What you should do
Repeat only the lines from the line containing "Continue the three.js" through the line containing "wide, tall, half", both included, exactly as they stand.

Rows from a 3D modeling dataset
···

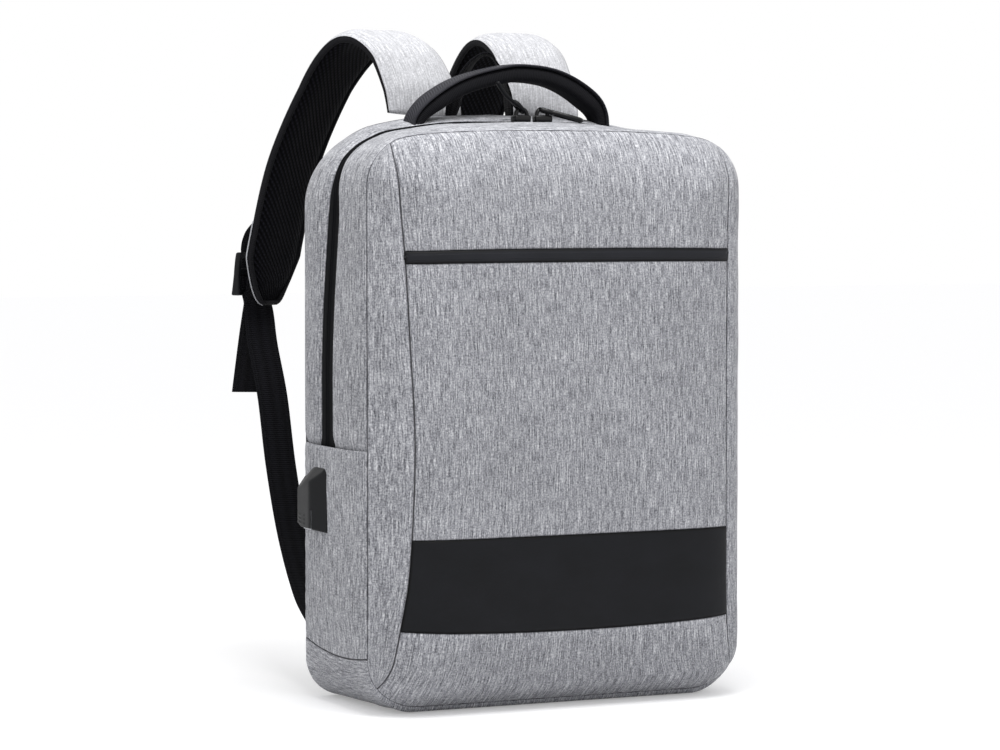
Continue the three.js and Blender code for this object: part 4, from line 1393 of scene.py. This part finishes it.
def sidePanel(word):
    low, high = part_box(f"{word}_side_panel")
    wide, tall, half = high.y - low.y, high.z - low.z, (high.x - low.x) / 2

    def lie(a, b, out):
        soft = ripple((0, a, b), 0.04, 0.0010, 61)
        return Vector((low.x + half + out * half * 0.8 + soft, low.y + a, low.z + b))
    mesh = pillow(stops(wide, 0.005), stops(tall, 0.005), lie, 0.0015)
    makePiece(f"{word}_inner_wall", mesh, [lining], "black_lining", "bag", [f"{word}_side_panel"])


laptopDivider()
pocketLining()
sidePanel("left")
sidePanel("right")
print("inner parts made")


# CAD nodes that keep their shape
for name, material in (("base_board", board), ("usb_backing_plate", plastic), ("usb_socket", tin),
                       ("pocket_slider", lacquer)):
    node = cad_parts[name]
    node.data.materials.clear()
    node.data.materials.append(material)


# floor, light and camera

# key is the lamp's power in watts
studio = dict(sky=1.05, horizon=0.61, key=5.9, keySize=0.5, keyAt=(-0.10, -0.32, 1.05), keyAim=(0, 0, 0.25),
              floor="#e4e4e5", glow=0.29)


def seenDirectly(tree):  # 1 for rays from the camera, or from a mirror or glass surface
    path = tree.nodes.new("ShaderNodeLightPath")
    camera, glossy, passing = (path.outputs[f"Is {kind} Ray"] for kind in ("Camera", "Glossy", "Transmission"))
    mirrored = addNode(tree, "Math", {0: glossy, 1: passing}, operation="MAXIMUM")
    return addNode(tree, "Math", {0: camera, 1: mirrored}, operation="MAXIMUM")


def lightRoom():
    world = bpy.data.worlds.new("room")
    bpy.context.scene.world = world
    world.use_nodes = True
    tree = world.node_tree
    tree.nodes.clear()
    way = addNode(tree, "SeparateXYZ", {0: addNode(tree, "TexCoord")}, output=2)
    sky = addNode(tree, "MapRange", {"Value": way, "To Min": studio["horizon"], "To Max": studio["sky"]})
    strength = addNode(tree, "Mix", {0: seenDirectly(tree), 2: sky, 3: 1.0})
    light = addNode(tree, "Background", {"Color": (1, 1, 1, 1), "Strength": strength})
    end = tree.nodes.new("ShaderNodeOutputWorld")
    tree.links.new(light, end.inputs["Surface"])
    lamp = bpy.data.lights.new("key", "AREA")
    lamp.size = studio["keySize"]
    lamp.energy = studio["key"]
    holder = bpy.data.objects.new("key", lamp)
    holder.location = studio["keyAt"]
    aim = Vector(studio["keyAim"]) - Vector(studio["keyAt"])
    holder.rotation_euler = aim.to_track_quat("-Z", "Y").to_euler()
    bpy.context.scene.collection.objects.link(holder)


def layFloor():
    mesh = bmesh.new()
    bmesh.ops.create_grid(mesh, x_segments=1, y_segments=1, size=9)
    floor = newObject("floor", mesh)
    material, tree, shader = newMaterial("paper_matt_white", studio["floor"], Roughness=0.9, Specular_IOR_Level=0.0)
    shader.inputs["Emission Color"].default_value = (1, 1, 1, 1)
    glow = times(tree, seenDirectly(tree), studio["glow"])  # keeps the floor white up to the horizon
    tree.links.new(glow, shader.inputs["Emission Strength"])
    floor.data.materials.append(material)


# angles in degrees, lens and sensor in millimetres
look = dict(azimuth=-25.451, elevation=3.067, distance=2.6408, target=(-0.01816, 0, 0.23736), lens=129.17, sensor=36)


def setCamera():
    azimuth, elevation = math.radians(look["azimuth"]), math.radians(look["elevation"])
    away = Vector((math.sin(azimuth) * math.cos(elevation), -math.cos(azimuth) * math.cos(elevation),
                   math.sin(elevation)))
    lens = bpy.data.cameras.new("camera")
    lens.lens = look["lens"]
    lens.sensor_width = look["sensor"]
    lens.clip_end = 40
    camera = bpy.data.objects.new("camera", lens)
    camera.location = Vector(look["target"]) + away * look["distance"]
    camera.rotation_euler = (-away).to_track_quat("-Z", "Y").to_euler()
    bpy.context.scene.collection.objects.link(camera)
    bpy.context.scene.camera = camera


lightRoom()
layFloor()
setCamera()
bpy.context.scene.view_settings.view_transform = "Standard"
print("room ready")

···

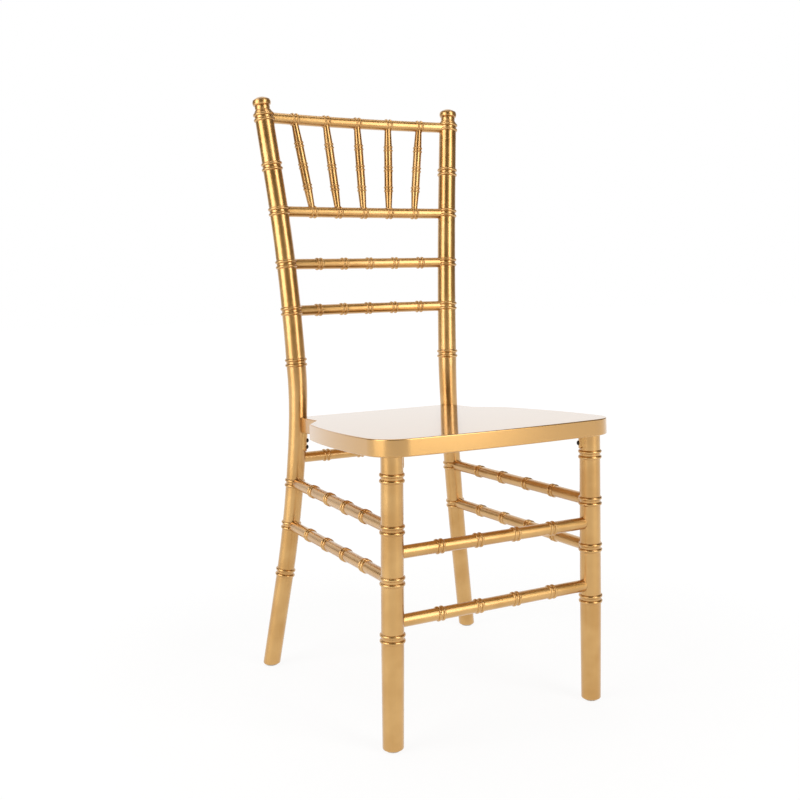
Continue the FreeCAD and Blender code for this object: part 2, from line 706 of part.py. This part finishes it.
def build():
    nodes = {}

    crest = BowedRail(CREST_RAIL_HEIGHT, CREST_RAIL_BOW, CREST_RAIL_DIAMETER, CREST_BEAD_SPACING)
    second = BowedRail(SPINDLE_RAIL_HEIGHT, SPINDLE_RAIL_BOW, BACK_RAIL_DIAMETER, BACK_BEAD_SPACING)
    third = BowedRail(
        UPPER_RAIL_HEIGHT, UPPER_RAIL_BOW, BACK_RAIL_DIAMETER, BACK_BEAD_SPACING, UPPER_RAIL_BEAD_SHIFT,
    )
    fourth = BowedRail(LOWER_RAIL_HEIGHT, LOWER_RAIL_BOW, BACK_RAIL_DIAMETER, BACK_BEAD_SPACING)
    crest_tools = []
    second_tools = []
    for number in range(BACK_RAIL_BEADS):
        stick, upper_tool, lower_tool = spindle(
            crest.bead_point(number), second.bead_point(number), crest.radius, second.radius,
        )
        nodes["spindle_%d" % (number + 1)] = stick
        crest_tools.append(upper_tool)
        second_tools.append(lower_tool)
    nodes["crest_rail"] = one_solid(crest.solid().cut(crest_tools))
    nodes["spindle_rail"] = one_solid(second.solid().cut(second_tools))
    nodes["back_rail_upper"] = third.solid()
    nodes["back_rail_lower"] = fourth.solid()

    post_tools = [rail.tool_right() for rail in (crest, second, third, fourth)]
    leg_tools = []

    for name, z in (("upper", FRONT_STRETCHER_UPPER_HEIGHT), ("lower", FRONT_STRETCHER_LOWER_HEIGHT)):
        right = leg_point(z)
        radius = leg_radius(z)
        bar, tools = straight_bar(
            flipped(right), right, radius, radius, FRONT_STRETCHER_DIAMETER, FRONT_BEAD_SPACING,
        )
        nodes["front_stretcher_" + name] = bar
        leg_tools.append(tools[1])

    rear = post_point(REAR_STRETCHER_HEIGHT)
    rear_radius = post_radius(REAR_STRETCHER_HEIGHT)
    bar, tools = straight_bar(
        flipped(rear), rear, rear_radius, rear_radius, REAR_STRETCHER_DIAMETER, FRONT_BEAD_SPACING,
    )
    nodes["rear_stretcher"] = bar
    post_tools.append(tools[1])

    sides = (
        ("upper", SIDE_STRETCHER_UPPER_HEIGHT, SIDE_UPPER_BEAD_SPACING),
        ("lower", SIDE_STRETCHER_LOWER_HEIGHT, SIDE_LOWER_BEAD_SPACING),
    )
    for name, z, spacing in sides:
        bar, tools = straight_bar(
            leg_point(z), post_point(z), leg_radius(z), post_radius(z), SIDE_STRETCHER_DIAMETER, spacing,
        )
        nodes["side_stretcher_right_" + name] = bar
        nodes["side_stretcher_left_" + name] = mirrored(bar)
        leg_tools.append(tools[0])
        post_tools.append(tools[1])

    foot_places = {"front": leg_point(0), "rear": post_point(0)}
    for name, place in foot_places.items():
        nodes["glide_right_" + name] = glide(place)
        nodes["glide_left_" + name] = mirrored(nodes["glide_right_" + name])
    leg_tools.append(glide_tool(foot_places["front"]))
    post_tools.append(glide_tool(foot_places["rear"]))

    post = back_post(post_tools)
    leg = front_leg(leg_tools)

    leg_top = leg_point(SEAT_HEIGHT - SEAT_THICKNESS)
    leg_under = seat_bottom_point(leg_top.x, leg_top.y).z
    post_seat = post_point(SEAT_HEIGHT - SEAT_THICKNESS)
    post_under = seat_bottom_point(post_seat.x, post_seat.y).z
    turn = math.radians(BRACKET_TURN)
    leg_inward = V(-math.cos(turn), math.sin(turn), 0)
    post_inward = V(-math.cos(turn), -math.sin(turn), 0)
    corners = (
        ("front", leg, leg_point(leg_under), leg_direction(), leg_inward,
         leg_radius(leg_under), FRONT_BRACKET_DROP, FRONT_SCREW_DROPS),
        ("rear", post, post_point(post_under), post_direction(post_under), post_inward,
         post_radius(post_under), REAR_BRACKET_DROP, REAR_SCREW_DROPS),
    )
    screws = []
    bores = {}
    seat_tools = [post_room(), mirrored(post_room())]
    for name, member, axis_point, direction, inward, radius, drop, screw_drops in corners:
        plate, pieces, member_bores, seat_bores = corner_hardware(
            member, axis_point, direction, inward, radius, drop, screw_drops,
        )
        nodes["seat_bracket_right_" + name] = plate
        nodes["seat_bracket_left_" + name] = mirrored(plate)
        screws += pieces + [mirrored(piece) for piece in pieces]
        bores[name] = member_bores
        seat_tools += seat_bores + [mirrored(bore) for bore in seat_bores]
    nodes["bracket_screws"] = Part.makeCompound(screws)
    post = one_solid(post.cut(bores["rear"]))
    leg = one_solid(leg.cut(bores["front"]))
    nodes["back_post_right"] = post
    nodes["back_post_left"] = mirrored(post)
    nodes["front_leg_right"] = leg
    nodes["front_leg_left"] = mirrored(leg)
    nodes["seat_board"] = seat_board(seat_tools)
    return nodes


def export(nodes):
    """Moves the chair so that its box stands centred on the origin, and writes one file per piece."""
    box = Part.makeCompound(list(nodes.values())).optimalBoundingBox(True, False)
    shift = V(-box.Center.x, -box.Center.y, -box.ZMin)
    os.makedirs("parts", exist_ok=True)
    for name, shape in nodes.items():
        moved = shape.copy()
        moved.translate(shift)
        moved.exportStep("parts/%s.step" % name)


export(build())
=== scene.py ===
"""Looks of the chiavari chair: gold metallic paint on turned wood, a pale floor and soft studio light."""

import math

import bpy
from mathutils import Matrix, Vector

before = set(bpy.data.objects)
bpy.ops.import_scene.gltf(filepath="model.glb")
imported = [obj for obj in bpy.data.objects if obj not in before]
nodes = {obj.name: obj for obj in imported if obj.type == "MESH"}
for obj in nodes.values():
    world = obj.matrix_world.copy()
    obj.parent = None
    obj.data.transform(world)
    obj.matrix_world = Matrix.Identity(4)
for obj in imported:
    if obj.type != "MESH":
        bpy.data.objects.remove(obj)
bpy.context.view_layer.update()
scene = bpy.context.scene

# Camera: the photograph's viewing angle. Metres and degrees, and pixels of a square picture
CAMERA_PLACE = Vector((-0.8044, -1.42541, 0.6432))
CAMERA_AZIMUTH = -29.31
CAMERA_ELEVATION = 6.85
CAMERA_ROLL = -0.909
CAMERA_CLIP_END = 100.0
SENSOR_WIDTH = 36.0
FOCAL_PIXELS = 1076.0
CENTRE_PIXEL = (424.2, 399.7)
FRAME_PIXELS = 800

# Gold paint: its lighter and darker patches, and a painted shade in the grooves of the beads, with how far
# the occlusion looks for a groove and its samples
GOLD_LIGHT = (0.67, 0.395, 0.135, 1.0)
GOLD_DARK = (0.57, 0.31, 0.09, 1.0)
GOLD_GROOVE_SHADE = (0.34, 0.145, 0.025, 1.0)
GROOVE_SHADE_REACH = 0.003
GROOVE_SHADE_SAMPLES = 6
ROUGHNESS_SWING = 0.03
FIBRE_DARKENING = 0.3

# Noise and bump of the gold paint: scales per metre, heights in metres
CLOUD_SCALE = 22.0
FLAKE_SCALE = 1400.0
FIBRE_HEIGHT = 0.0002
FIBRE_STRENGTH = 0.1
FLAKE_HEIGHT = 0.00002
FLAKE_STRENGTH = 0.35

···

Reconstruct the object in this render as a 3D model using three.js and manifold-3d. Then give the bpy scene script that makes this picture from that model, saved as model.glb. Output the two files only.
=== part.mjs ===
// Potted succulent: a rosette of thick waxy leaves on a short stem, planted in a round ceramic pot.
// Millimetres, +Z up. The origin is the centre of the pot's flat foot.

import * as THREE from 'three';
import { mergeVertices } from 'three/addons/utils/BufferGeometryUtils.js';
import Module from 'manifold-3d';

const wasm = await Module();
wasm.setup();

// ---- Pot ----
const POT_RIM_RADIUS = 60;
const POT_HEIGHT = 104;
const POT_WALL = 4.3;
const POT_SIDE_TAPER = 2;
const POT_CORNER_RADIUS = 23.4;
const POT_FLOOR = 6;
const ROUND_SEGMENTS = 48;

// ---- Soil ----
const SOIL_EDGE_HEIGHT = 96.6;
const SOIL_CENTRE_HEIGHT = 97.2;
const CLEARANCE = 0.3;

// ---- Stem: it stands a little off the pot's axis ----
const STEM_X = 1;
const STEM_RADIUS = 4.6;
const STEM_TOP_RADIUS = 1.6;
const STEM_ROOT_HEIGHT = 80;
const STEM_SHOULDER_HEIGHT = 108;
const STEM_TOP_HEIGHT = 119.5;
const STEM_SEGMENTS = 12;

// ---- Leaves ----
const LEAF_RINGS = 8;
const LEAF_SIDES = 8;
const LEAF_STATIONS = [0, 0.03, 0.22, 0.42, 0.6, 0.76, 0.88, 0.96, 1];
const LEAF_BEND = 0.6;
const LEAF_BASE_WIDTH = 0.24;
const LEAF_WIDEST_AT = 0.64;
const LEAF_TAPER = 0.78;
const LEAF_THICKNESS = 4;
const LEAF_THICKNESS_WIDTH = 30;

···

Solution for this problem
Continue the three.js and Blender code for this object: part 4, from line 1393 of scene.py. This part finishes it.
def sidePanel(word):
    low, high = part_box(f"{word}_side_panel")
    wide, tall, half = high.y - low.y, high.z - low.z, (high.x - low.x) / 2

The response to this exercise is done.